New member here. I came across an older thread about Markham but thought it might be best to get a new one up and get some opinions.

I am an Irish native who is looking to move to Canada this year on a long term move. Im hopefully going to be moving over to a job with my currently employer who is based in Gordon Baker Road, North York, ON, Canada. Markham seems like a good spot from what i have researched as a good place to live and get settled.

Ideally what myself and the future wife are looking for would be the below. I would welcome peoples opinion on Markham and whether it might be the best area for us to look at.

*1) Within a reasonable driving distance to work. (Circa 15km to the address above)

2) Has nice properties available at reasonable rates. If i compare say for example a 3 bed town house in Markham for say $1700 a month in comparison to a 1/2 bed apartment in downtown Toronto you get much more bang for your buck.
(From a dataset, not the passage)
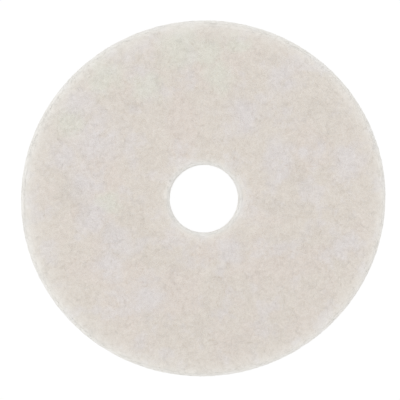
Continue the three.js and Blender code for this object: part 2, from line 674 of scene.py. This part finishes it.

3) Has a reasonable amount of amenities around (Bars, Restaurants, Cinemas, Shopping & Sports Clubs) Not necessarily looking for a bustling bar scene or nightclub scene but a selection of bars and sports bars to go for a drink or to catch a game is what we would be looking for.*

We are in the 26-30 age group so initial feedback iv had from people is that its too quiet, but from the outlines above i think it is the more suitable place for us and what we are looking for at this time. From my initial investigations i was under the impression that "Downtown Markham" was already complete but looking over the threads it would appear that is still on going and likely wont be complete for a few more years. Either way we will likely look to come to Markham if i am successful with the move and stay in low cost accom for 2 weeks to get a feel for the area before committing to anything long term.

Thanks for any help!

Mark


----------



## Liam(at)Large (Sep 2, 2012)

Are you middle aged with 2-3 kids? If so, Markham is great, otherwise, (and I am born and raised in the "City of Markham"), I'd look elsewhere.


----------



## MJDon (Apr 16, 2014)

Liam(at)Large said:


> Are you middle aged with 2-3 kids? If so, Markham is great, otherwise, (and I am born and raised in the "City of Markham"), I'd look elsewhere.


No kids but we are in the 26-30 age group so not sure where you would class that 

Is there anything particular reason you would say elsewhere? is the area as a whole is too dead? Where would you reccomend that would be somewhat closer to the work address i put in the original post?


----------



## luvcanada (Nov 10, 2011)

Other options might be Yonge and Eglinton (lots and lots of 20-30 year olds) or Yonge and Lawrence Rd (more residential than Yonge and Eglinton). These areas are only 2 KM apart. The Eglinton and Yonge is especially popular for restaurants and some pubs. However, while both are about 15 Km from Gordon Baker Rd, during rush hour the travel time may be 30 minutes.

There are two areas of Markham that do have some atmosphere, the old downtown Markham on Main Street/Markham Road north of Highway 7 or downtown Unionville (an old village now part of Markham) that is about 4 KM west of downtown Markham. These are fine for going out occasionally for a beer or dinner but there is no clubbing going on here.


----------



## MJDon (Apr 16, 2014)

Thank you for the information. Checking out Yonge and Eglinton it might be a better place to start at least for a year. Seems way more built up. Will continue to check it out thanks.


----------